Dr Julia Schmale was named as Tenure Track Assistant Professor of Extreme Environmentsin the School of Architecture, Civil and Environmental Engineering (ENAC)
Julia Schmale is an atmospheric scientist with a global reputation. She actively represents Switzerland on multidisciplinary, international research projects in the Arctic. She is a member of the Atmosphere Working Group of the International Arctic Science Committee, for example. Thanks to her innovative scientific and methodological ability, Julia Schmale will strengthen EPFL’s reputation in areas that are important for the future of society, and contribute to training environmental engineers within the school.
Professor Mahsa Shoaran was named as Tenure Track Assistant Professor of Electrical and Electronic Engineering in the School of Engineering (STI)
A very promising young researcher, Mahsa Shoran has already built an international reputation in a transdisciplinary field at the intersection of circuit design, machine learning and neuroscience. Her research, conducted in close collaboration with clinicians, aims to develop new diagnostic and therapeutic devices for drug-resistant neurological disorders. Her work is perfectly integrated into EPFL's strategy, with its ambition to develop the next generation of brain-machine interfaces.
Dr Amir Zamir was named as Tenure Track Assistant Professor of Computer Science and Communication Systems in the School of Computer and Communication Sciences (IC)
Amir Zamir is a brilliant researcher in the fields of computer vision, machine learning, artificial intelligence and robotic perception. He has set himself the challenging target of developing a digital visual perception method that functions as part of a larger intelligent system. By appointing Amir Zamir, EPFL is securing an ambitious and talented scientist whose broad-based systemic vision and transdisciplinary approach are an excellent match with the Federal Institute’s strategy.
Professor Jocelyne Bloch was named as Adjunct Professor at EPFL in the School of Life Sciences (SV)

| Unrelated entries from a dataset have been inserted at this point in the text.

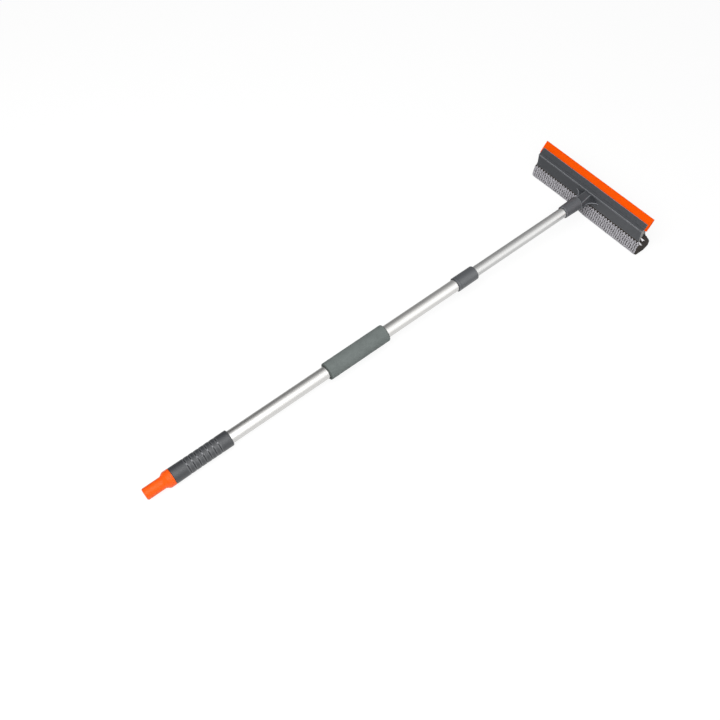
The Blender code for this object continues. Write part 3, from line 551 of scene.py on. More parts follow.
# Both tubes are plain, with the sawn edges broken by a hair
tubes = {"edge": 0.15, "wall": 0.8}


def tube(name, node, body, material):
    # a wall's section turned about the pole
    (start, *_), (end, _, outer) = nodeSpan(node)
    inner = outer - tubes["wall"]
    outline = roundedOutline([(start, outer), (end, outer), (end, inner), (start, inner)], tubes["edge"], 3)
    piece(name, [turnedPart(outline, 128)], body, node, material)


tube("tubeWide", "lower_tube", "lower_pole", brightAluminium)
tube("tubeThin", "upper_tube", "upper_pole", satinAluminium)

# The foam sleeve is cut from a hose of foam, so its ends are flat and its skin is uneven
foam = {"rounding": 1.6, "bore": 11.3, "lumps": 0.10, "lumpSlant": 0.7, "rings": 200, "segments": 160,
        "waves": {"seed": 5, "count": 14, "shortest": 6, "longest": 18}}


def waves(a, b, seed, count, shortest, longest):
    # a sum of sines of random direction, phase and wave length, between -1 and 1 or so
    random = np.random.default_rng(seed)
    length = random.uniform(shortest, longest, count)
    heading = random.uniform(0, fullTurn, count)
    phase = random.uniform(0, fullTurn, count)
    way = a[..., None] * np.cos(heading) + b[..., None] * np.sin(heading)
    return np.sin(fullTurn * way / length + phase).sum(axis=-1) / math.sqrt(count)


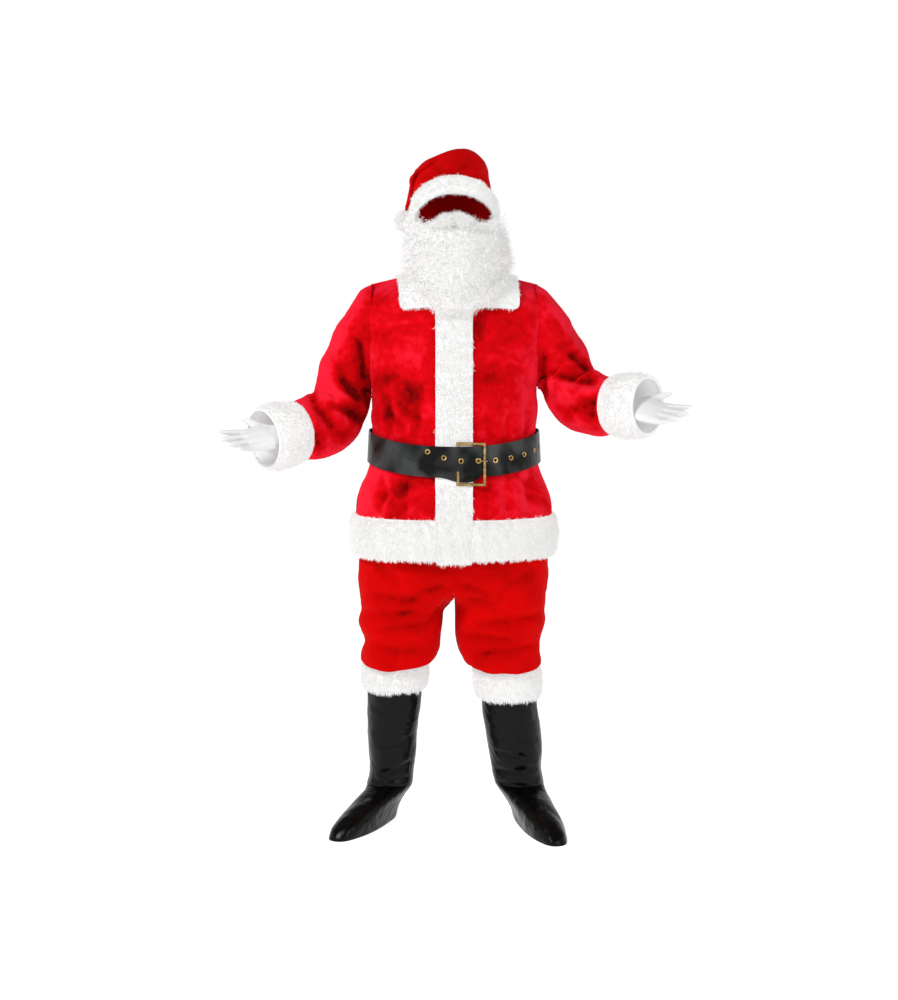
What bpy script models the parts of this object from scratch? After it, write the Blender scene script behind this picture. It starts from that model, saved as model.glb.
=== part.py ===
"""Santa suit, worn and hollow: jacket, belt, trousers, boot covers, hat, beard and gloves.

Heights in the tables are above the floor. +Z is up and the suit faces -Y.
Right and left are the wearer's, so right lies towards -X.
"""
import math
from collections import namedtuple

import bmesh
import bpy
import numpy as np
from mathutils import Matrix, Vector

# Driving sizes, metres
SEAM = 0.0003
PLUSH = 0.0025
VINYL = 0.0016
COTTON = 0.0012
FUR = 0.011
HOLD_HEIGHT = 1.48

TORSO_ROUNDNESS = 2.3
ARMHOLE_X = 0.222
ARMPIT_Z = 1.19
HEM_TOP_Z = 0.848
HEM_BOTTOM_Z = 0.742
NECK_HALF_WIDTH = 0.078
FRONT_NECK_Z = 1.425
BACK_NECK_Z = 1.478
SHOULDER_Z = 1.500
SHOULDER_SLOPE = 0.25
SHOULDER_ROUND_FRONT = 0.13
SHOULDER_ROUND_BACK = 0.12

TorsoRow = namedtuple("TorsoRow", "z half_width front back")
TORSO = [
    TorsoRow(0.740, 0.268, 0.196, 0.160),
    TorsoRow(0.800, 0.269, 0.194, 0.158),
    TorsoRow(0.860, 0.266, 0.190, 0.154),
    TorsoRow(0.900, 0.259, 0.185, 0.148),
    TorsoRow(0.940, 0.243, 0.178, 0.138),
    TorsoRow(0.985, 0.227, 0.171, 0.130),
    TorsoRow(1.030, 0.2215, 0.168, 0.127),
    TorsoRow(1.070, 0.2215, 0.169, 0.127),
    TorsoRow(1.120, 0.2218, 0.170, 0.131),
    TorsoRow(1.190, 0.2220, 0.166, 0.133),
    TorsoRow(1.280, 0.246, 0.155, 0.132),
    TorsoRow(1.360, 0.262, 0.140, 0.126),
    TorsoRow(1.440, 0.275, 0.128, 0.118),
    TorsoRow(1.520, 0.282, 0.118, 0.112),
]


def through(x, keys, values):
    """A smooth curve through a table's rows that never overshoots them."""
    keys = np.asarray(keys, float)
    values = np.asarray(values, float)
    x = np.clip(np.asarray(x, float), keys[0], keys[-1])
    step = np.diff(keys)
    slope = np.diff(values) / step
    tangent = np.zeros_like(values)
    before, after = slope[:-1], slope[1:]
    same_way = before * after > 0
    safe_before = np.where(same_way, before, 1.0)
    safe_after = np.where(same_way, after, 1.0)
    tangent[1:-1] = np.where(same_way, 2.0 / (1.0 / safe_before + 1.0 / safe_after), 0.0)
    tangent[0], tangent[-1] = slope[0], slope[-1]
    i = np.clip(np.searchsorted(keys, x, side="right") - 1, 0, len(step) - 1)
    t = (x - keys[i]) / step[i]
    start = (2 * t ** 3 - 3 * t ** 2 + 1) * values[i] + (t ** 3 - 2 * t ** 2 + t) * step[i] * tangent[i]
    end = (3 * t ** 2 - 2 * t ** 3) * values[i + 1] + (t ** 3 - t ** 2) * step[i] * tangent[i + 1]
    return start + end


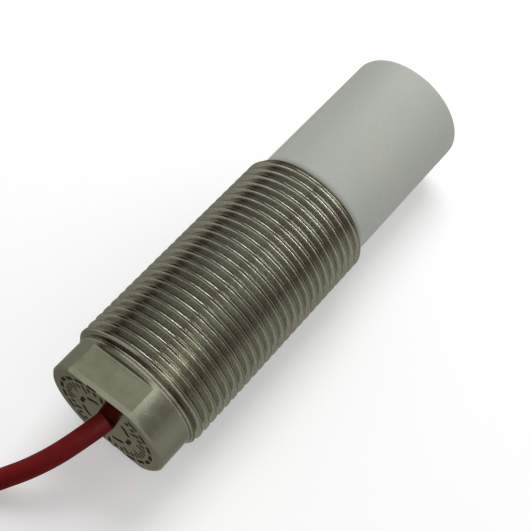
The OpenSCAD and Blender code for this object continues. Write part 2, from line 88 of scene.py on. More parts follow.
# Rings of marks sunk into the rear face: how many, inner and outer radius, and the start and end of
# the first one. Angles are in degrees from +Y. The corners along a mark are at most a step apart, and
# no mark has its middle near the bare angle, above the cable.
MARK_DEPTH = 0.12 * MM
MARK_RINGS = [
    (20, 11.8 * MM, 12.8 * MM, 2, 15),
    (12, 8.5 * MM, 11.1 * MM, 0, 5),
    (12, 9.6 * MM, 11.1 * MM, 10, 15),
    (12, 9.6 * MM, 11.1 * MM, 20, 25),
    (8, 6.0 * MM, 7.1 * MM, 5, 37),
]
MARKS_INNER_R = 5 * MM
MARKS_OUTER_R = 12.8 * MM
MARK_STEP = 3
BARE_ANGLE = 112
BARE_HALF = 16

# Making of the barrel: how far the cutters of its flats reach, what the collar's stock has to spare,
# the length of the threaded rod's end caps, and the gap that a weld closes
CUTTER_REACH = 40 * MM
STOCK_SPARE = 1 * MM
CAP_L = 2 * MM
WELD_GAP = 0.0001 * MM

# Sensing head: a cup with a thick face
HEAD_R = 15 * MM
HEAD_EDGE_R = 0.5 * MM
HEAD_BORE_R = 10.8 * MM
FACE_T = 3.5 * MM

# Points on the arcs of the section of the thread, the flats' fillet, the head's edge and a tie's
# corner
CREST_POINTS = 5
ROOT_POINTS = 4
FILLET_POINTS = 5
HEAD_EDGE_POINTS = 9
TIE_CORNER_POINTS = 9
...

Jocelyne Bloch is an internationally acclaimed neurosurgeon and neuroscientist. She collaborates closely with EPFL on various projects. Her formal integration into the Federal Institute reinforces the importance of clinical research for EPFL's research projects.
Professor Jacques Duparc was named as Adjunct Professor at EPFLin the School of Basic Sciences (SB)
Jacques Duparc has gained worldwide recognition as an expert in descriptive set theory, game theory and their applications in theoretical computer science. He has been a successful teacher at EPFL for more than ten years.
Dr François Fleuret was named as Adjunct Professor at EPFL in the School of Engineering (STI)
François Fleuret is a member of the independent IDIAP Research Institute, which is affiliated with EPFL. His work focuses on machine learning, with a particular focus on computational aspects and applications in the field of computer vision.
Dr Graham Knott was named as Adjunct Professor at EPFL in the School of Life Sciences (SV)
Graham Knott is head of the technology platform at the Faculty of Life Sciences for the use of electron microscopes in biological research. As a researcher he has made key contributions to the understanding of the structure of neuronal synapses in the brain.